Uma data decisiva para a segunda guerra mundial foi o 9 de novembro de 1938. Isso mesmo, uma data anterior ao início da guerra propriamente dita que foi em 1º de setembro de 1939.
Tornou-se comum a afirmação de que o espetáculo de horror do nazismo ocorreu à margem da aprovação da maioria dos alemães, ou mesmo, contra a vontade dessa maioria.
Isso é desmentido na eleição vencida pela frente de extrema-direita em 1933 que levou Hitler ao poder e pela noite do 9 de novembro de 1938.
Nessa noite, também chamada de “A Noite dos Cristais” (Kristallnacht) as consciências que faziam de conta não ver e nem ouvir o que acontecia com os judeus, tiveram que assumir a sua sua cota de responsabilidade no que estava acontecendo.
Foi a noite do fim da inocência e do “eu não sabia”.
Foi assim.
Como sempre, utilizando-se de uma desculpa (o assassinato do diplomata alemão Ernst von Rath, por num conhecido judeu maluco, Herschel Grynszpan, em Paris), Hitler ordenou que, sob as ordens de Goebbels, agentes da SA (usando trajes civis para parecer um movimento espontâneo) atacassem os judeus, especialmente as lojas e sinagogas.

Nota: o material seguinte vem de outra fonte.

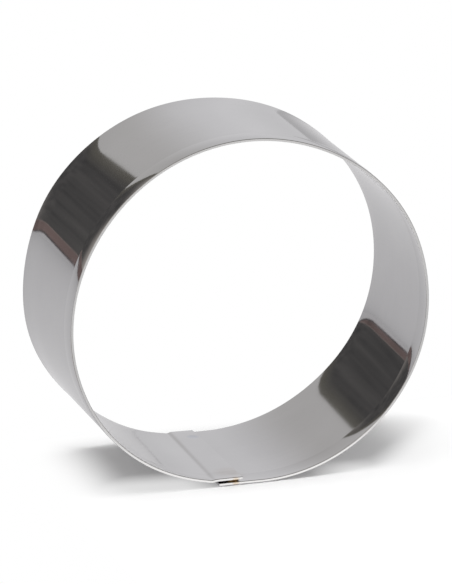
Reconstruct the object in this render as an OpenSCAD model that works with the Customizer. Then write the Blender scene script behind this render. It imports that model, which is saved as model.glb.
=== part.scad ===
// Round biscuit cutter: one strip of polished sheet steel, bent into a ring, lapped and spot welded.
// It stands on its edge like a wheel, on the straight stretch of strip beside the seam.
// +Z is up, Y runs along the ring's axis, and the formed rim faces -Y.
// The origin is at the middle of the bottom, on the surface that the ring stands on.
// The ring is drawn lying down, rim up, and stood on its edge at the end.

/* [Ring] */
// Outside diameter of the ring when it is truly round
ring_d = 80; // [60:1:110]
// How much wider to each side the ring has been pulled
out_of_round = 0.9; // [0.4:0.1:2]
// How much larger the radius of the bottom arcs is than that of the side arcs
bottom_step = 1.5; // [0.5:0.25:2.5]
// Width of the strip, from the cutting edge to the rim
band_w = 35.5; // [20:0.5:60]
// Thickness of the sheet
sheet_t = 0.6; // [0.3:0.05:0.8]

/* [Rim] */
// Height of the shallow bead between the rim and the crease
bead_w = 4.8; // [3:0.1:7]
// Outward lean of the wall in the crease, where the bead starts, in degrees
crease_lean = 5; // [3:0.5:8]
// Inward lean of the wall at the rim, where the bead ends, in degrees
rim_lean = 6; // [3:0.5:8]
// Radius of the bend at the crease, to the middle of the sheet
crease_r = 2; // [1:0.5:4]
// Corner taken off each edge of the sheet
edge_break = 0.08; // [0.02:0.01:0.12]

/* [Seam] */
// How far the two ends of the strip overlap
overlap = 5.3; // [4:0.1:7]
// Distance from the ring's middle to the end that lies inside
inner_end = 1.9; // [0.5:0.1:3]
// How far the straight outer end of the strip reaches past the ring's middle
run_out = 2; // [0.5:0.1:3]
// How much smaller the arc beside the fold is than its opposite one
fold_side_step = 0.6; // [0.3:0.1:0.7]
// How far the strip comes down before the fold, and goes up in it, for each millimetre of strip
fall = 0.28; // [0.28, 0.352]
// How far below the height of the lap the fold starts
fold_dip = 0.1; // [0.1:0.05:0.2]
// Radius of the fold's two bends, on their inside
fold_r = 1; // [1, 1.5]
// How much the inner end closes on the outer one, for each millimetre of strip
lap_fall = 0; // [0, 0.07584]

/* [Spot welds] */
// Diameter of a weld
weld_d = 2.6; // [1.6:0.1:3]
// Gap between the two ends at the middle of a weld
weld_gap = 0.5; // [0.3:0.05:0.6]
// How deep a weld reaches into each sheet
weld_depth = 0.1; // [0.05:0.05:0.15]
// Distance of the welds from the strip's inner end
weld_from_end = 1.5; // [1.5:0.1:2]
// Distance of the front weld from the rim
front_weld_at = 2.2; // [1.7:0.1:2.3]
// Distance of the back weld from the cutting edge
back_weld_at = 5.2; // [3:0.1:10]
// Diameter of the dent that the welding tip leaves
dent_d = 3; // [2:0.1:3]
// Depth of that dent
dent_depth = 0.05; // [0.03:0.01:0.08]

/* [Hidden] */
$fn = 240;
steel = "silver";
tinted_steel = "peru";
crease_steps = 2; // straight pieces that draw the bend of the crease
bead_steps = 6;   // straight pieces that draw the bead
far = 4;          // reach of the cutting shapes, well past both sheets
plan_step = 6;    // degrees of bend between two points of a step's plan
plan_room = 0.15; // how far that plan passes the wall on each side

// A lean is the angle of the wall's line from the axis, positive where it leans outwards.
// A point is [outwards, along the axis]. The outside of the plain wall is at 0.
function along(lean) = [sin(lean), cos(lean)];
function outward(lean) = [cos(lean), -sin(lean)];
function rev(list) = [for (i = [len(list) - 1:-1:0]) list[i]];

// Middle line of the wall: plain, then a tight bend outwards, and the bead's long bend back inwards
mid = sheet_t / 2;
crease_at = [-mid, band_w / 2 - bead_w];
crease_centre = crease_at + [crease_r, 0];
bead_start = crease_centre - crease_r * outward(crease_lean);
bead_run = band_w / 2 - mid * sin(rim_lean) - bead_start[1];
bead_r = bead_run / (sin(crease_lean) + sin(rim_lean));
bead_centre = bead_start - bead_r * outward(crease_lean);
wall = concat(
    [[[-mid, -band_w / 2], 0]],
    [for (i = [0:crease_steps]) let (a = crease_lean * i / crease_steps)
        [crease_centre - crease_r * outward(a), a]],
    [for (i = [1:bead_steps]) let (a = crease_lean - (crease_lean + rim_lean) * i / bead_steps)
        [bead_centre + bead_r * outward(a), a]]);
last = len(wall) - 1;

// One side of the wall, at a distance from its middle line
function side(d) = [for (w = wall) w[0] + d * outward(w[1])];
function broken_end(w, way) = [
    w[0] - way * edge_break * along(w[1]) + mid * outward(w[1]),
    w[0] + (mid - edge_break) * outward(w[1]),
    w[0] - (mid - edge_break) * outward(w[1]),
    w[0] - way * edge_break * along(w[1]) - mid * outward(w[1])];
section = concat(
    rev(broken_end(wall[0], -1)),
    [for (i = [1:last - 1]) side(mid)[i]],
    broken_end(wall[last], 1),
    rev([for (i = [1:last - 1]) side(-mid)[i]]));
rim_out = max([for (p = section) p[0]]);

// The ring's arcs and straights meet in smooth joints. Each arc turns by an angle whose sine and cosine
// are both short decimals, so that the pieces on the two sides of a joint have exactly the same edge.
bottom_a = asin(0.96);
top_a = asin(0.8);
fall_a = asin(fall);
lap_a = asin(lap_fall);

// Arcs of the oval: bottom, side, top, side, and the one that runs towards the fold
half_across = ring_d / 2 + out_of_round;
side_x = run_out + bottom_step * sin(bottom_a);
side_r = half_across - side_x;
bottom_r = side_r + bottom_step;
top_r = side_r + side_x / sin(top_a);
fold_side_r = bottom_r - fold_side_step;

// A place on the strip's outside is [x, y, heading]
function beside(at, d) = [at[0] + d * sin(at[2]), at[1] - d * cos(at[2])];
function bend_centre(at, turn, r) = [at[0], at[1]] + turn * r * [-sin(at[2]), cos(at[2])];
function after(at, step) =
    step[0] == 0
    ? [at[0] + step[1] * cos(at[2]), at[1] + step[1] * sin(at[2]), at[2]]
    : let (c = bend_centre(at, step[0], step[1]), h = at[2] + step[0] * step[2])
        [c[0] + step[0] * step[1] * sin(h), c[1] - step[0] * step[1] * cos(h), h];
function places_along(start, steps) = [
    for (i = 0, at = start; i <= len(steps); at = i < len(steps) ? after(at, steps[i]) : at, i = i + 1) at];
function tenths(v) = round(10 * v) / 10;

// The strip's steps, each [turn, length or radius, degrees]; turn 1 is inwards, -1 outwards, 0 straight
outer_end = [-inner_end - overlap, 0, 0];
outer_run = inner_end + overlap + run_out;
ring_steps = [
    [0, outer_run, 0],
    [1, bottom_r, bottom_a],
    [1, side_r, 180 - bottom_a - top_a],
    [1, top_r, 2 * top_a],
    [1, side_r, 180 - bottom_a - top_a],
    [1, fold_side_r, bottom_a - fall_a]];
fall_start = places_along(outer_end, ring_steps)[len(ring_steps)];
fall_run = tenths((fall_start[1] - sheet_t - weld_gap + fold_dip) / fall);
fold_start = after(fall_start, [0, fall_run, 0]);

// The ramp is as long as the set gap at the welds needs, to a tenth, but never shorter than one
lift_r = fold_r + sheet_t;
weld_x = -inner_end - weld_from_end;
bends_x = 2 * lift_r * fall + fold_r * (fall + lap_fall);
bends_h = fold_r * (cos(lap_a) - cos(fall_a));
lap_h = sheet_t + weld_gap + (weld_x - fold_start[0] - bends_x) * tan(lap_a);
ramp_wanted = (lap_h - fold_start[1] - bends_h) / (fall + cos(fall_a) * tan(lap_a));
ramp = max(0.1, tenths(ramp_wanted));
lap_x = fold_start[0] + bends_x + ramp * cos(fall_a);
lap_run = (-inner_end - lap_x) / cos(lap_a);
steps = concat(ring_steps, [
    [0, fall_run, 0],
    [1, lift_r, 2 * fall_a],
    [0, ramp, 0],
    [-1, fold_r, fall_a + lap_a],
    [0, lap_run, 0]]);
places = places_along(outer_end, steps);
flat_place = places[1];
lap_place = places[len(steps)];

module wall_section() {
    polygon(section);
}

// What lies inside the ring from a depth below the wall's outer face
module inward_from(depth) {
    polygon(concat(side(mid - depth), [[-far, band_w / 2], [-far, -band_w / 2]]));
}

// Turns a section so that it faces along the strip and sets it at a place
module at_place(at) {
    translate([at[0], at[1], 0])
        rotate([0, 0, at[2] - 90])
        rotate([90, 0, 0])
        children();
}

module straight(at, length) {
    at_place(at)
        translate([0, 0, -length])
        linear_extrude(length)
        children();
}

module bent(at, turn, r) {
    c = bend_centre(at, turn, r);
    translate([c[0], c[1], 0])
        rotate_extrude()
        translate([r, 0])
        mirror([turn > 0 ? 0 : 1, 0])
        children();
}

// The stretch of plan that one step of the strip fills; neighbours share the same end points
module step_plan(i) {
    at = places[i];
    kind = steps[i];
    parts = kind[0] == 0 ? 1 : ceil(kind[2] / plan_step);
    stops = [for (k = [0:parts])
        k == parts ? places[i + 1]
        : kind[0] == 0 ? at
        : after(at, [kind[0], kind[1], kind[2] * k / parts])];
    polygon(concat(
        [for (s = stops) beside(s, rim_out + plan_room)],
        rev([for (s = stops) beside(s, -sheet_t - plan_room)])));
}

module strip() {
    for (i = [0:len(steps) - 1])
        intersection() {
            if (steps[i][0] == 0)
                at_place(places[i])
                    translate([0, 0, -steps[i][1] - plan_room])
                    linear_extrude(steps[i][1] + 2 * plan_room)
                    wall_section();
            else
                bent(places[i], steps[i][0], steps[i][1]) wall_section();
            translate([0, 0, -band_w])
                linear_extrude(2 * band_w)
                step_plan(i);
        }
}

// A weld fills the gap between the two sheets and bites into both
module weld(height) {
    intersection() {
        translate([weld_x, 0, height])
            rotate([-90, 0, 0])
            cylinder(h = far, d = weld_d);
        difference() {
            straight(places[0], outer_run) inward_from(sheet_t - weld_depth);
            straight(places[len(steps) - 1], lap_run) inward_from(weld_depth);
        }
    }
}

// Dents that the welding tips leave inside and outside the seam
module dents(height) {
    r = (dent_d * dent_d / 4 + dent_depth * dent_depth) / (2 * dent_depth);
    on_bead = height > bead_start[1];
    lean = on_bead ? asin((bead_centre[1] - height) / bead_r) : 0;
    out = on_bead ? bead_centre[0] + bead_r * cos(lean) : -mid;
    for (d = [[flat_place, weld_x - flat_place[0], 1], [lap_place, -weld_from_end, -1]])
        at_place(d[0])
            translate([out, height, -d[1]])
            rotate([0, 0, -lean])
            translate([d[2] * (mid + r - dent_depth), 0, 0])
            sphere(r);
}

front_height = band_w / 2 - front_weld_at;
back_height = -band_w / 2 + back_weld_at;

module stand_up() {
    translate([0, 0, rim_out])
        rotate([90, 0, 0])
        children();
}

module steel_band() {
    color(steel)
        stand_up()
        difference() {
            strip();
            weld(front_height);
            weld(back_height);
            dents(front_height);
            dents(back_height);
        }
}

module front_weld() {
    color(tinted_steel)
        stand_up()
        weld(front_height);
}

module back_weld() {
    color(tinted_steel)
        stand_up()
        weld(back_height);
}

steel_band();
front_weld();
back_weld();
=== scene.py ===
from math import atan2, ceil, cos, radians, sin, tan

import bmesh
import bpy
from mathutils import Matrix, Vector


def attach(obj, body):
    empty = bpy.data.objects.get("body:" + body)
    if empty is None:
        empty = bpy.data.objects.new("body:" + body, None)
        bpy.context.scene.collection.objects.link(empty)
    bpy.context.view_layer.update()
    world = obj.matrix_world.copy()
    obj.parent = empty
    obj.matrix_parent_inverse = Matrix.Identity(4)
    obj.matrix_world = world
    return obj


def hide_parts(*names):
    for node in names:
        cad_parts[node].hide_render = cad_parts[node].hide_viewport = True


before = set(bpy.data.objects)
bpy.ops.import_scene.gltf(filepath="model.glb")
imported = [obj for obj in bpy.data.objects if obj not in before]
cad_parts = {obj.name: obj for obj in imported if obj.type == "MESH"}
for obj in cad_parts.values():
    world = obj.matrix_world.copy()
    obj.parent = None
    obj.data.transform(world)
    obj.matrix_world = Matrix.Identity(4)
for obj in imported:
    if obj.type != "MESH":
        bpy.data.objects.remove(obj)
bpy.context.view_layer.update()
scene = bpy.context.scene
scene.view_settings.view_transform = "Standard"


# Camera. It looks down at the standing ring from in front and a little to its left, through a long
# lens, so that the formed rim is nearest and the cutting edge lies behind it.
ring_middle = Vector((0, 0, 0.03866))
camera_reach = Vector((-0.3906, -1.1837, 0.3927))
camera = bpy.data.objects.new("camera", bpy.data.cameras.new("camera"))
camera.location = ring_middle + camera_reach
camera.rotation_euler = (radians(90 - 17.5), 0, radians(-18.27))
camera.data.lens = 369.9
camera.data.clip_end = 20
scene.collection.objects.link(camera)
scene.camera = camera


# Table. A matt white table top, lit and, as painted light, painted white over the shadow away from the ring,
# so that it is pure white there and keeps the ring's shadow close to it. The steel sees it painted greyer,
# as painted shade of a table away from the lamp, with a painted glow added.
def node_tree(owner):
    owner.use_nodes = True
    owner.node_tree.nodes.clear()
    return owner.node_tree


def add(tree, kind, inputs={}, **settings):
    node = tree.nodes.new(kind)
    for name, value in settings.items():
        setattr(node, name, value)
    for name, value in inputs.items():
        socket = node.inputs[name]
        if isinstance(value, bpy.types.NodeSocket):
            tree.links.new(value, socket)
        else:
            socket.default_value = value
    return node


def stage_piece(name, corners, material):
    mesh = bpy.data.meshes.new(name)
    shape = bmesh.new()
    shape.faces.new([shape.verts.new(corner) for corner in corners])
    shape.to_mesh(mesh)
    shape.free()
    mesh.materials.append(material)
    piece = bpy.data.objects.new(name, mesh)
    scene.collection.objects.link(piece)
    return piece


table_reach = 3
table_white = bpy.data.materials.new("table_white")
tree = node_tree(table_white)
# Painted shade and light for the steel: glossy rays see the table painted grey and given a painted glow
path = add(tree, "ShaderNodeLightPath")
paint = add(tree, "ShaderNodeMix", {"Factor": path.outputs["Is Glossy Ray"], "A": (0.95, 0.95, 0.95, 1),
                                    "B": (0.26, 0.258, 0.26, 1)}, data_type="RGBA")
matt = add(tree, "ShaderNodeBsdfDiffuse", {"Color": paint.outputs["Result"]})
place = add(tree, "ShaderNodeTexCoord")
apart = add(tree, "ShaderNodeSeparateXYZ", {"Vector": place.outputs["Object"]})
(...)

Evidentemente Hitler esperava a adesão dos cidadãos nazistas, mas, mais profundamente, ele desejava colocar os indecisos e opositores numa situação de cumplicidade, o que é muito mais do simples aceitação.
Por toda aquela noite, estabelecimentos comerciais judeus e sinagogas foram atacados e, a maior parte, incendiada.
Naquela madrugada 91 judeus foram assassinados tentando defender seu patrimônio e meio de subsistência, 7500 lojas foram reduzidas a escombros e 267 sinagogas foram completamente destruídas.
Como se não bastasse, os judeus foram acusados pelo poder público da responsabilidade pelas desordens e multados em um bilhão de marcos. Cerca de 30 mil foram presos e levados para campos de concentração.
Imagine o pavor das famílias judias, apertadas nos fundos de suas casas, vendo suas economias serem destruídas pelo fogo, sem nenhuma defesa. Como o pai judeu poderia explicar às suas crianças assustadas e em lágrimas em lágrimas, o que estava acontecendo?
É instigante pensar de que forma o barulhos dos cristais e vidraças quebradas atingiram os ouvidos dos alemães não-judeus, mas também, não-nazistas?
E mais do que aos ouvidos, como feriram as consciências?
Quantos viveram o resto de seus dias ouvindo o trepidar das chamas?
Se até ali fosse possível não acreditar na violência fascistas. Se até então preferissem acreditar no sorriso do fhurer e vê-lo como uma pessoa comum e a consciência podesse ser enganada permitindo o sono tranquilo, como proceder agora, diante dos cacos, dos sons das pedras e picaretas batendo nas vidraças e da luz das chamas que iluminaram cidade alemãs e austríacas durante toda aquela histórica madrugada?
Porque normalmente é mais confortável fingir não ver, nem ouvir.
Esquecem ou procuram esquecer, os que assim agem, que seu silêncio e sua falta de ação, já representa uma opção em favor do arbítrio.
O silêncio diante da monstruosidade permitiu o crescimento do Terceiro Reich e a tragédia da Segunda Guerra Mundial.
Hoje, o Brasil passa por suas “noites dos cristais”.
O silêncio não pode persistir diante do crescimento evidente do fascismo e do golpismo.
Não é possível permanecer fazendo de conta não perceber a manipulação da notícia por parte de uma mídia interessada na quebra da normalidade.
Ou manter o discreto sorriso reprovador escondido no canto de boca diante do fascismo crescente expresso nas redes sociais, nas piadas homofóbicas, racistas e misógenas.
O fascismo tem que ser combatido todos os dias, o tempo todo porque ele não está apenas nas ruas e na rede de computadores, mas no interior de cada consciência.
Que nosso povo não faça de conta não ouvir a quebra dos cristas que maltratam pessoas e incendeiam índios e flagelados nas calçadas.
Muito menos aceitar o débil discurso do ódio que combatem as sociais que afastaram milhões da miséria. Que acusam de privilégios as cotas das políticas afirmativas negando qualquer reparação com as injustiçasm do passado. Que defendem com sofismas a intolerância e a exclusão.
Ódio que fulmina o pobre, capaz de comprar um automóvel ou seu filho por fazer um curso superior.
As ditaduras são filhas do golpismo.
O silêncio é cúmplice e os cristais se quebram mesmo que se faça de conta não estar ouvindo.
Depois, não há espaço para “eu não sabia” pois a consciência gritará pela condenação, já que somos todos responsáveis pelo país que criamos.